▶ **The records**
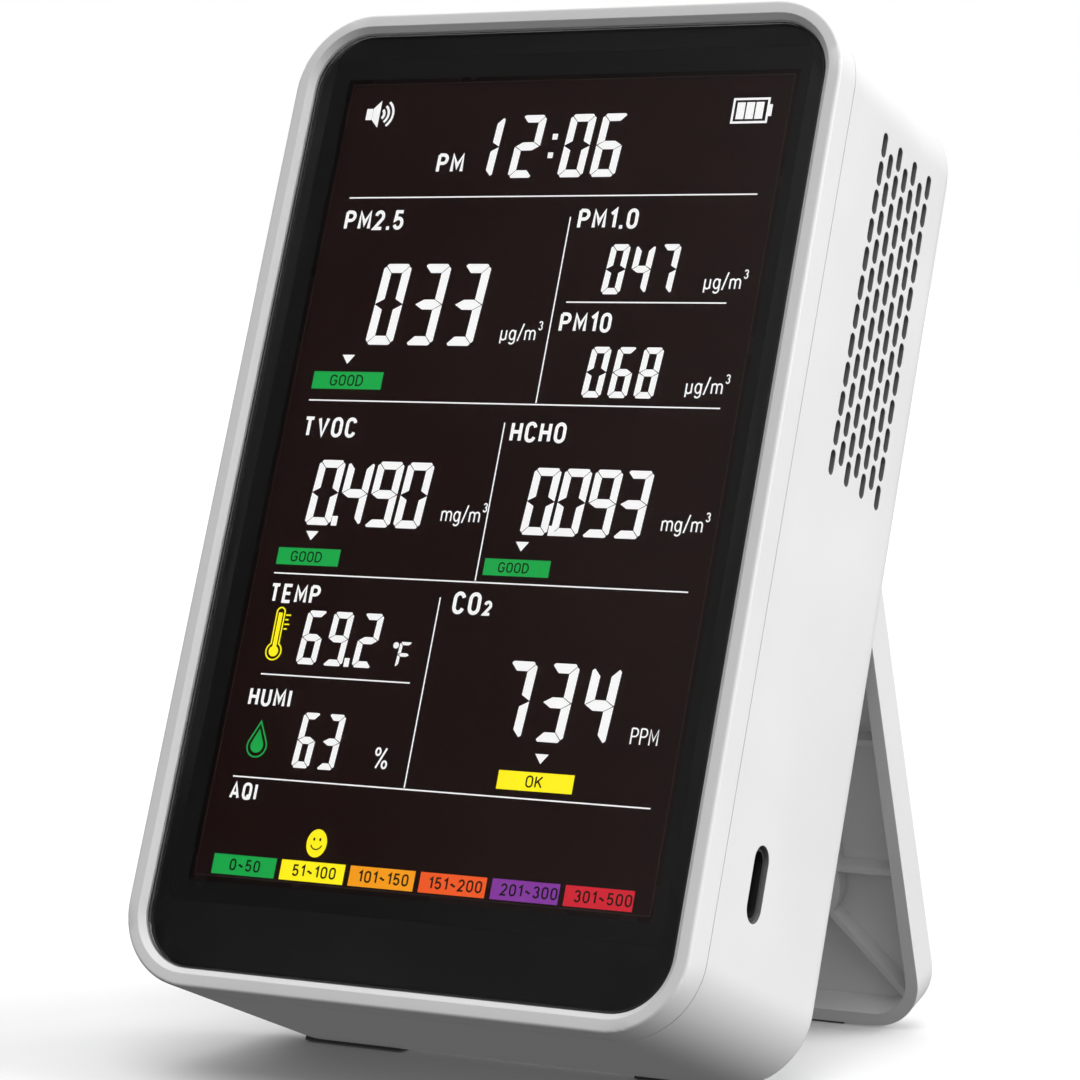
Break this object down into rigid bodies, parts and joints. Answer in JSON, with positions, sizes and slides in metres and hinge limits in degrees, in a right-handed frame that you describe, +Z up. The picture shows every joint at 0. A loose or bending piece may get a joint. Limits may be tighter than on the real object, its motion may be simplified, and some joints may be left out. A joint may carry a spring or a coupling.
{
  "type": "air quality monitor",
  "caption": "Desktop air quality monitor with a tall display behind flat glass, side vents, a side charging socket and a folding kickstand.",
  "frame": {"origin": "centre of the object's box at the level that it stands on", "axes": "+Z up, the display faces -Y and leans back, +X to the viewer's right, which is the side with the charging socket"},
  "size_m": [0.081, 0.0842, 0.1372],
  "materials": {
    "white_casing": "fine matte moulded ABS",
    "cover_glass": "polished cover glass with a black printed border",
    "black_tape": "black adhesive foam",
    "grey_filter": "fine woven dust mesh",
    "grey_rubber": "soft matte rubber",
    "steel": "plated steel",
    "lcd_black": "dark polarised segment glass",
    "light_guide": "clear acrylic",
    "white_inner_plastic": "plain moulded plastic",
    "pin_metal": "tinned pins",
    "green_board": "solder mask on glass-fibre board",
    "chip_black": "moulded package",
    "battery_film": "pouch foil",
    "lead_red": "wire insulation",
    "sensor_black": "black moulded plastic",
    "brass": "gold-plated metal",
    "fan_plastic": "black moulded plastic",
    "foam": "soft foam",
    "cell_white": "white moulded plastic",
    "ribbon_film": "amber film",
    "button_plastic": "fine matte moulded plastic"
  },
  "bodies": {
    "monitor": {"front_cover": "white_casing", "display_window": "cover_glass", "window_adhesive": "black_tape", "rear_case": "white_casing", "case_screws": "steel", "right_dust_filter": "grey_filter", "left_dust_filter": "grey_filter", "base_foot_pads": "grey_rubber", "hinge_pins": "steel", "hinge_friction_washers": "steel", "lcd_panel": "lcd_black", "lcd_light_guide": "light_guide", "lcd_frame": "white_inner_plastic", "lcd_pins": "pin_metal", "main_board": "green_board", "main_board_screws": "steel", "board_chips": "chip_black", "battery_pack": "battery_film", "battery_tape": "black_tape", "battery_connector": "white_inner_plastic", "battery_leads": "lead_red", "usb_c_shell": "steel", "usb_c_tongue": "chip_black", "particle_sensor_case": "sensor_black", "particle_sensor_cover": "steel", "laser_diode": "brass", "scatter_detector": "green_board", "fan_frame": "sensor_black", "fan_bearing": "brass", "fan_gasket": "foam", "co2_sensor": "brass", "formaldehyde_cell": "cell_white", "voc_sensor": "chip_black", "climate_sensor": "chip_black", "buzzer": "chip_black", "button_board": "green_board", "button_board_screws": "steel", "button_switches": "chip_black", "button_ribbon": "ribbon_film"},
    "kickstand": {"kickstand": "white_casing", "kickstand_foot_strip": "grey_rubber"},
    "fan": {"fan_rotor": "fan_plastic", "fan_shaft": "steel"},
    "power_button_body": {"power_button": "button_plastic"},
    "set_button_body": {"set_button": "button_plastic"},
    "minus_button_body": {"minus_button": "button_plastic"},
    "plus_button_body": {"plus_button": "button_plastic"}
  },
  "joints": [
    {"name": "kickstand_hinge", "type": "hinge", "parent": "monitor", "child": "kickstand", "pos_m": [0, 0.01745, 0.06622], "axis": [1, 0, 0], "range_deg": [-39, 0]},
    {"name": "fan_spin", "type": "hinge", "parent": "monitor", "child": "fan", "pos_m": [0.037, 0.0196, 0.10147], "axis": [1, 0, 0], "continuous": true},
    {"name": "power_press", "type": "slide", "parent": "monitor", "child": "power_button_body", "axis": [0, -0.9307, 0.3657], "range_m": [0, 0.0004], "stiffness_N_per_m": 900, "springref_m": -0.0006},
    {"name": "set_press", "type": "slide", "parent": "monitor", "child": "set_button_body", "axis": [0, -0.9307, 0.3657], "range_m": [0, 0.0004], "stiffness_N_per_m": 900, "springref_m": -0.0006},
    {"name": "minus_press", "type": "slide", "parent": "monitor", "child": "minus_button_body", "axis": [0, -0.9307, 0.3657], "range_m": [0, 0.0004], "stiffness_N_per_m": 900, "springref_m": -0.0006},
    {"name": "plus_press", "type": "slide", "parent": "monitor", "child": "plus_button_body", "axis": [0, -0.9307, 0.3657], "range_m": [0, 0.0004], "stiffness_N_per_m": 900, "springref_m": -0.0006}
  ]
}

---

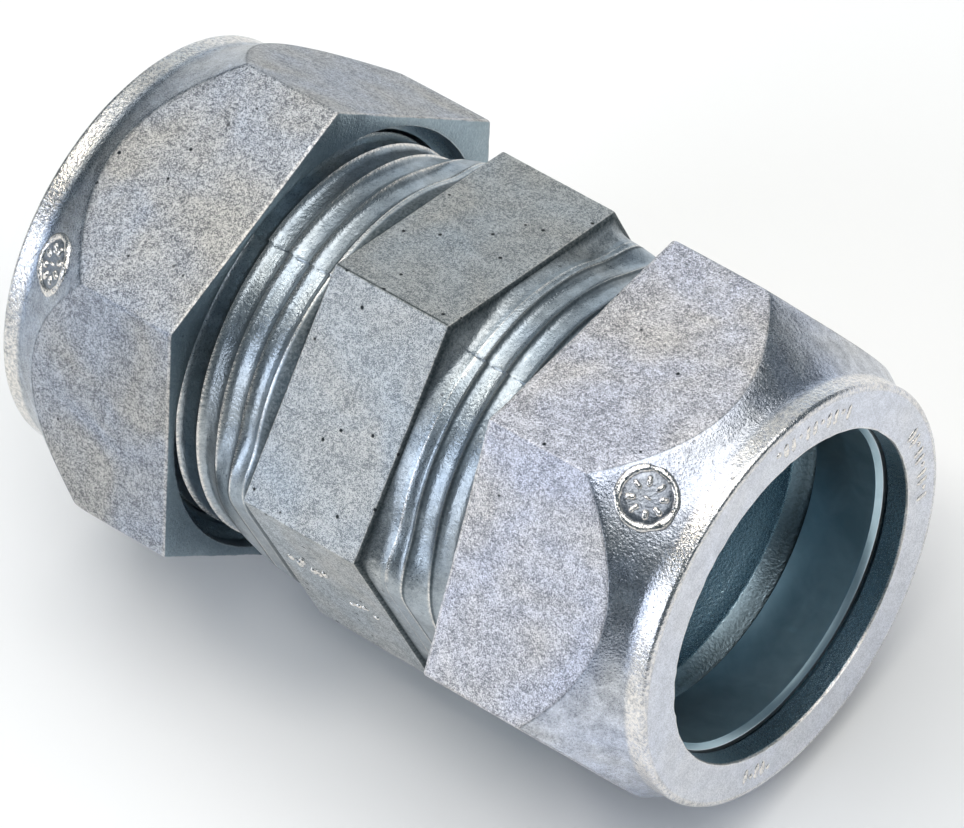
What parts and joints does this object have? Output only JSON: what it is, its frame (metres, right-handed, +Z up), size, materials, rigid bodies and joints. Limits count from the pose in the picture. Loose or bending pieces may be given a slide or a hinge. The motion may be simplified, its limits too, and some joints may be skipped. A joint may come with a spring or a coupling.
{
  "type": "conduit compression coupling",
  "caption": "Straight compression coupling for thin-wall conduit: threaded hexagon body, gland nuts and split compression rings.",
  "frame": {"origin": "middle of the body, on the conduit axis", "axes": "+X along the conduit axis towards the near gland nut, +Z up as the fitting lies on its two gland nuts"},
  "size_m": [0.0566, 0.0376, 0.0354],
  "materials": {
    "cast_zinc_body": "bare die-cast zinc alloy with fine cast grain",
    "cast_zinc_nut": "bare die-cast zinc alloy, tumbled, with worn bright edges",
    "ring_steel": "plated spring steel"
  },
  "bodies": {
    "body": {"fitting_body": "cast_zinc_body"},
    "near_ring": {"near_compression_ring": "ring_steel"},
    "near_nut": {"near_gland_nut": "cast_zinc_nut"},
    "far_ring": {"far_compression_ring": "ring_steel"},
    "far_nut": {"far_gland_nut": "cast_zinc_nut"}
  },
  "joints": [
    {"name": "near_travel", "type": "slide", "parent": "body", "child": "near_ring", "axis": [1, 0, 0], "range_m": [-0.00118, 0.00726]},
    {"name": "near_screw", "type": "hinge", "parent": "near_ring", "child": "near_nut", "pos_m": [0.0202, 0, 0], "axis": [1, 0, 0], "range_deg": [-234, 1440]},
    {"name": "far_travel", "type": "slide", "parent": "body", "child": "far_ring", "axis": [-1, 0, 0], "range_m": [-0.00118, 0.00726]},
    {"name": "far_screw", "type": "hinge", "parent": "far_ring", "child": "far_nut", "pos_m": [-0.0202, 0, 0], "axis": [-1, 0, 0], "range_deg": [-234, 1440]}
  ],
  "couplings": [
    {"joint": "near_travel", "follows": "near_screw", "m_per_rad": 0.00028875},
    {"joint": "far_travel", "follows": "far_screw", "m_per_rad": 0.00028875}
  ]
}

▶ **Given task**
Say how many lines contain "rigid", and give nothing but that number.

▶ **Answer for this exercise**
2